Principle 2: Have High Level Goals, Not Specific Ones

This enables you to change your mind based on new information. When I first moved into the house at Werribee, I knew I wanted to get some gardening experience and to experiment with energy efficiency measures on the house. Originally, I thought this meant growing annual vegetables and retrofitting the house. But as I got to know more about the context, including my preferences and desires, the way I achieved these goals changed. I ended up renovating instead of retrofitting and I planted an Edible Forest Garden instead of raised vegetable beds. I still achieved the same high level goals, but in a very different way. The result was something that I was much happier with.

Principle 3: Start Small and Iterate

With the garden, I started with a few raised beds and then gradually added more. As I got sick of watering I explored irrigation options such as Ollas and drip lines. Then I moved to wicking beds. Eventually I transitioned to the edible forest garden idea, but I planted only a few guilds at a time over about a two year period.

I (accidentally) pursued the same strategy with the house improvements. Starting by renovating the front of the house, waiting a year or so and then gradually finishing it off.

Starting small and iterating helps to reduce risk because you’re breaking everything up into small chunks. This spreads the cost out over time and allows you to maximise your learning. You keep the things that work and ditch the things that don’t.

Things that I kept: using IBC totes as water tanks, planting olive and apple trees (which seemed to grow best), cold composting (low labor but longer lead times), building onto existing frames, my builder (he was great), the plasterer, the second plumber I used and planting local native species in the garden.

Things that I ditched after they didn’t work: the first plumber I used (an asshole), solar air heaters (good idea but not practical in this context), raised garden beds (more work than I really wanted), hot composting (a lot of work that isn’t really necessary when you can get the same results from “cold” composting).

Principle 4: Go “slow”

So much of what we do in the modern world seems to have unnecessary haste built in. I see this all the time in my work. Because everything needs to be done yesterday we put together large teams to try and get it done.  That adds massive complexity and risk which is why many projects outright fail to deliver.

For the house renovation, I was in a position to take a slow approach. We had a very small team of myself, the builder and a couple of extra tradesmen. This allowed a very low stress approach the be taken. Low stress is exactly what you want when you’re dealing with complex things like house construction and gardening.  The higher the stress, the more likely you will make a decision you regret.

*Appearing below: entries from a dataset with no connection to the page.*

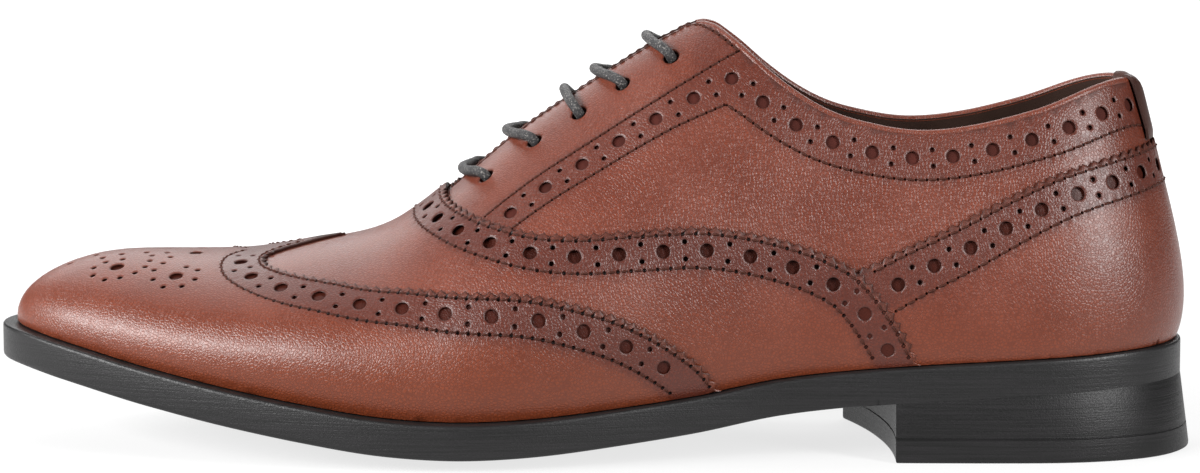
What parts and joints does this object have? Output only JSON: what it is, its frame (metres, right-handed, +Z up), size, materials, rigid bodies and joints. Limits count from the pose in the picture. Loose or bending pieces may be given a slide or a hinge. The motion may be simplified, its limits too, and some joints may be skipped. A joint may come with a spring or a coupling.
{
  "type": "brogue shoe",
  "caption": "Left wing-tip brogue lace-up shoe in brown pebble-grain leather, hollow inside, on a charcoal rubber sole and heel",
  "frame": {"origin": "on the floor, under the middle of the shoe's length and width", "axes": "+X from the toe to the heel, +Y to the inner (medial) side, -Y to the outer (lateral) side, +Z up"},
  "size_m": [0.3049, 0.1062, 0.1079],
  "materials": {
    "upper_leather": "pebble-grain calf leather, burnished, semi-gloss",
    "strip_leather": "smooth dark brown leather, satin",
    "lining_leather": "smooth lining leather, matte",
    "sole_rubber": "charcoal rubber, brushed edge, satin",
    "waxed_lace": "waxed round cotton cord, satin"
  },
  "bodies": {
    "root": {"outsole": "sole_rubber", "heel": "sole_rubber", "top_lift": "sole_rubber", "insole": "lining_leather", "upper": "upper_leather", "vamp": "upper_leather", "wing_cap": "upper_leather", "counter": "upper_leather", "back_strip": "strip_leather", "tongue": "upper_leather", "lace_bar_1": "waxed_lace", "lace_bar_2": "waxed_lace", "lace_bar_3": "waxed_lace", "lace_bar_4": "waxed_lace", "lace_bar_5": "waxed_lace"}
  },
  "joints": []
}
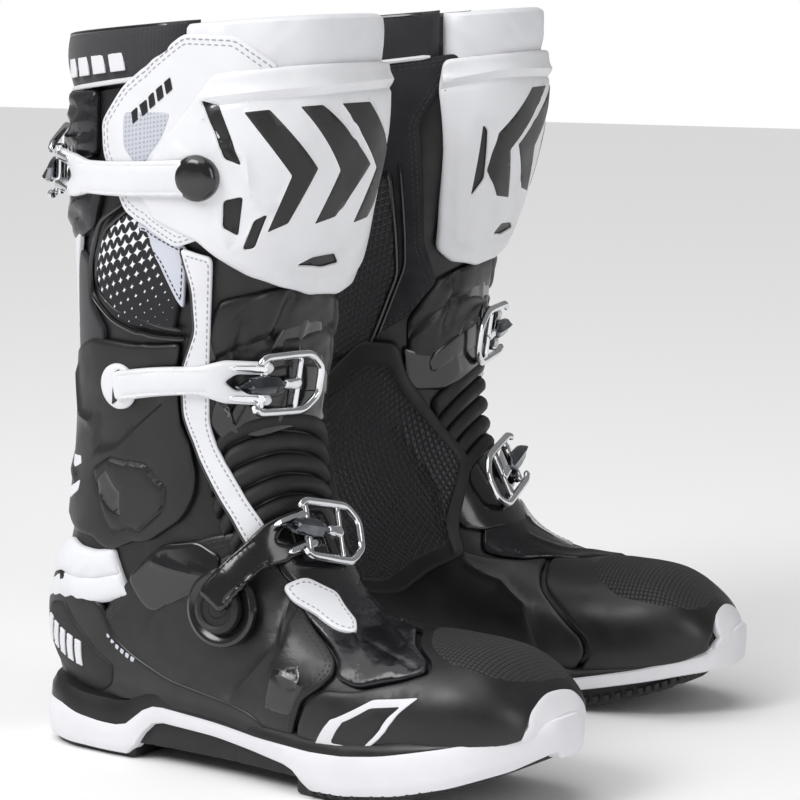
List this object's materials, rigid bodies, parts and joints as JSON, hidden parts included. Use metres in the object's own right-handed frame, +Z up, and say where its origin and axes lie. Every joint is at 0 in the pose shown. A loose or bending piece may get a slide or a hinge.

Going slow allows you time to reflect on what you’ve done. To observe it and understand how it changes things. As you add things to a context you open up new possibilities and close off others. We think we can imagine these possibilities in advance, but the reality is we’ll always miss something. It’s not until you’ve done something that you can fully appreciate what it means, digest it and incorporate it into the next round of decisions.

Principle 5: Maximise Optionality

There is a basic equation which states that the longer you wait to make a decision, the more information you have. Thus, it’s good to put off decisions as long as possible.  When you have the most information, you can make the best choice.

This is known as increasing optionality. As you put certain things into place, new options open up for consideration. From my house renovation, this was best captured by the french door episode. Installing the french doors led to a series of options opening up which would not have been possible if we had simply installed a standard window like I had originally planned.

Similarly, by starting my gardening efforts with only a few raised garden beds I was able to keep my options for the rest of the garden open.  This allowed me to pivot once I knew that the edible forest garden concept was the right one for me.

Principle 6: Embrace Randomness

In our culture we have this idea that randomness is bad. But randomness is only bad because we orientate ourselves to it incorrectly.

Let’s take a house build. Most houses are built via a big upfront planning process.  You have the architectural drawings and layout, all the supporting diagrams, you get together a big schedule of materials and buy them all upfront, you line up the different trades as best you can to minimise downtime. You plan for the most optimal sequence of events.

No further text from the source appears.